Further, I'll note that I specifically set out a case that would be perfectly cromulent: the player willingly electing to put the thing they're invested in into danger, risking that element. If they've knowingly done that, all bets are off. They have given their consent to its possible destruction. This is for things where they have not done that.

Ideally everyone signing up a game in the first place shares the same set of values and is willing to make some sacrifices to achieve whatever verisimilitude is at stake if that's necessary. I really don't see a problem with setting that request outside of negotiation; that feels much like how I don't really like hidden movement games and generally opt not to play them, and if I do decide to play one, I don't feel entitled to complain about the structure.
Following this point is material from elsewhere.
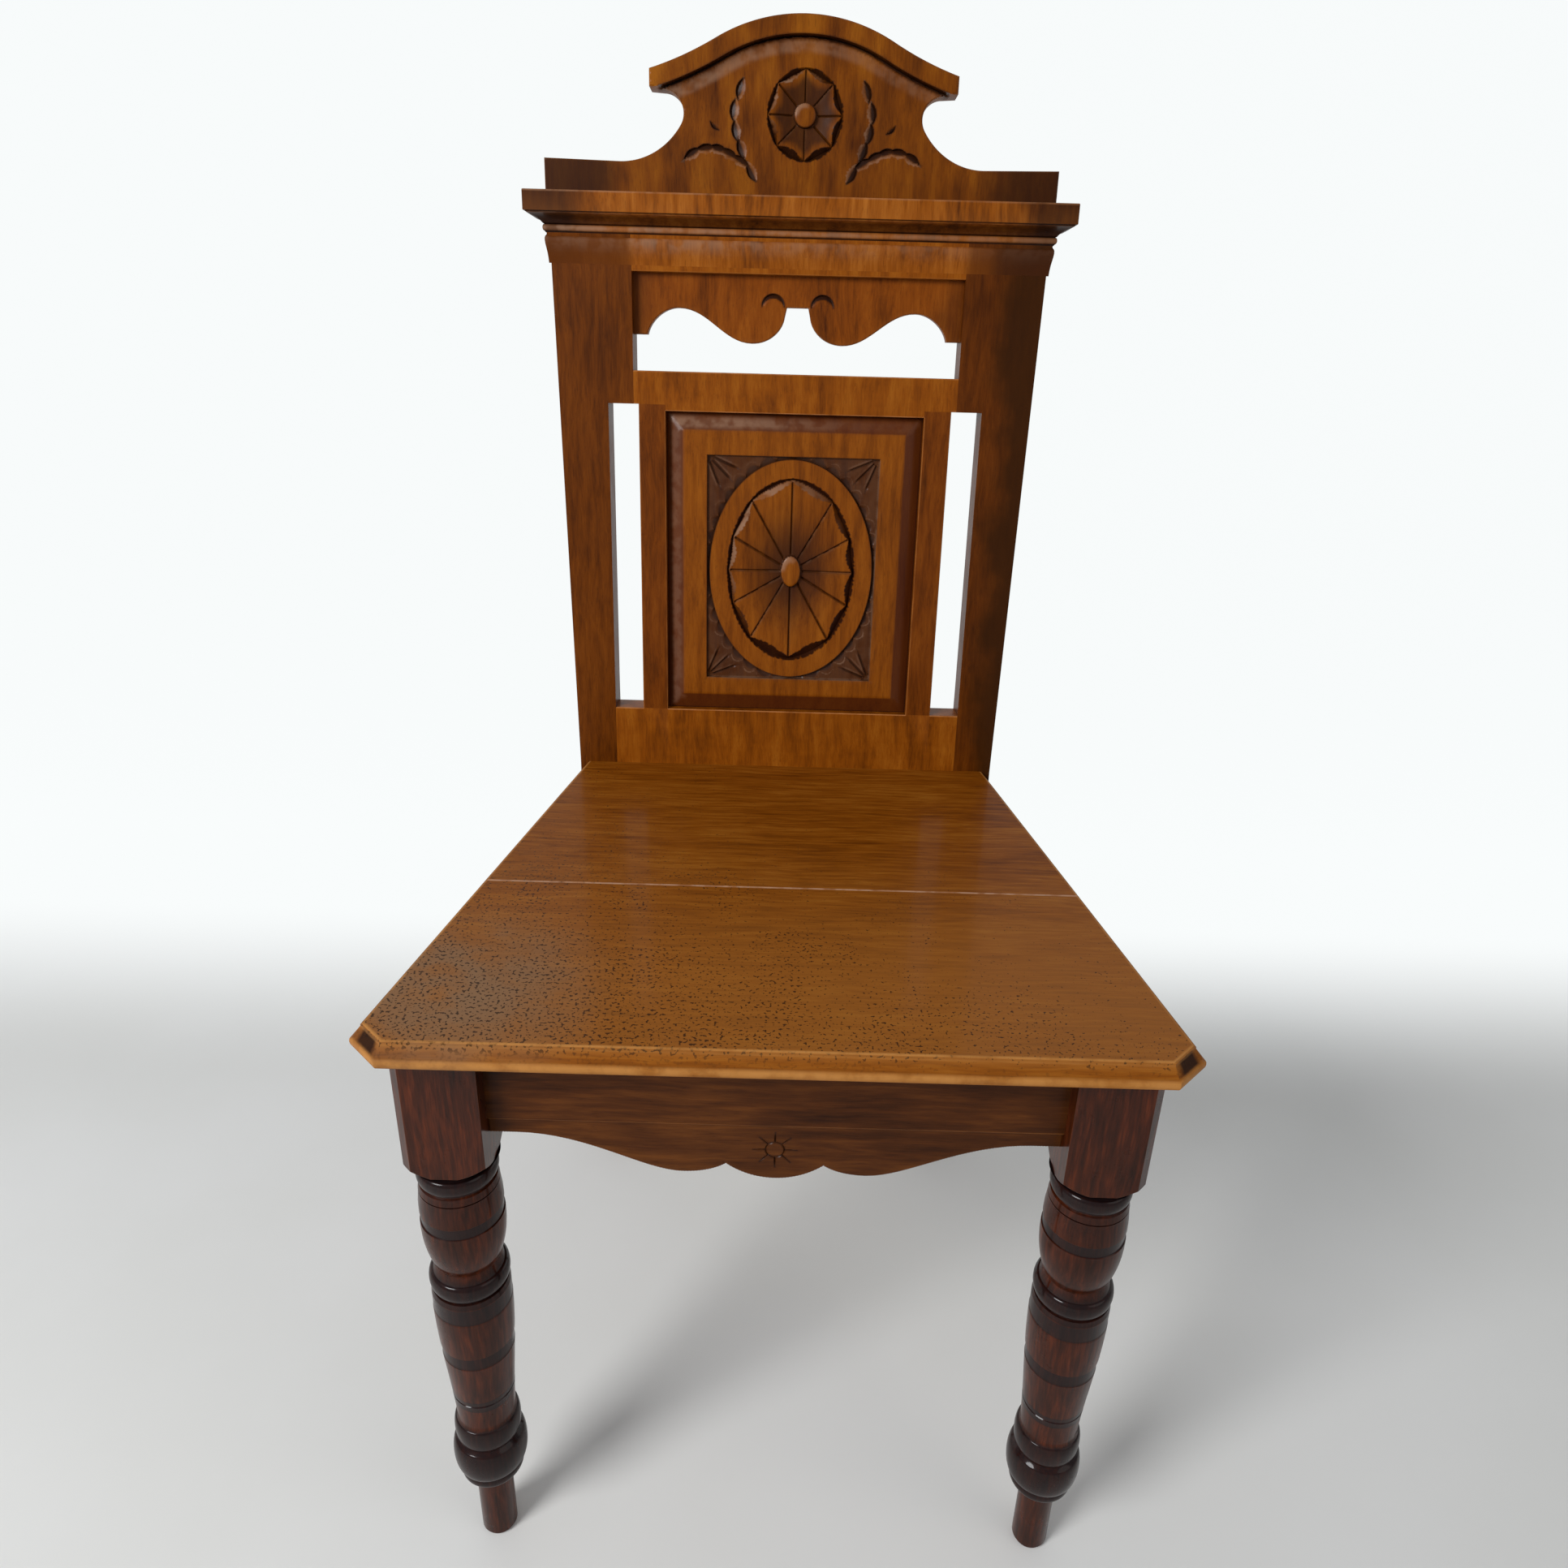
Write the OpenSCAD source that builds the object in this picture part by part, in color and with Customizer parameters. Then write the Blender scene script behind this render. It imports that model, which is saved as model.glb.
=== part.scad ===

There's no moral imperative to compromise here, if both parties aren't interested. We could just do something else.
The problem is that this is happening after the game has started. The player has already been invested. It's already clear what things about the character make them happy, make them interested in playing. You're correct that the ideal is that everyone knows exactly what everyone else wants and expects in advance, and all of those things are completely in alignment, and none of them change along the way. I find that in the vast majority of cases, that ideal is not met, and thus different people have different ideas of what is or isn't reasonable in a given context, disagree about what the group can/should (try to) achieve, and what is or isn't "fair game". The closer something gets to being the foundation of a particular player's investment or connection, the more extreme a risk it is to just destroy that thing dispassionately.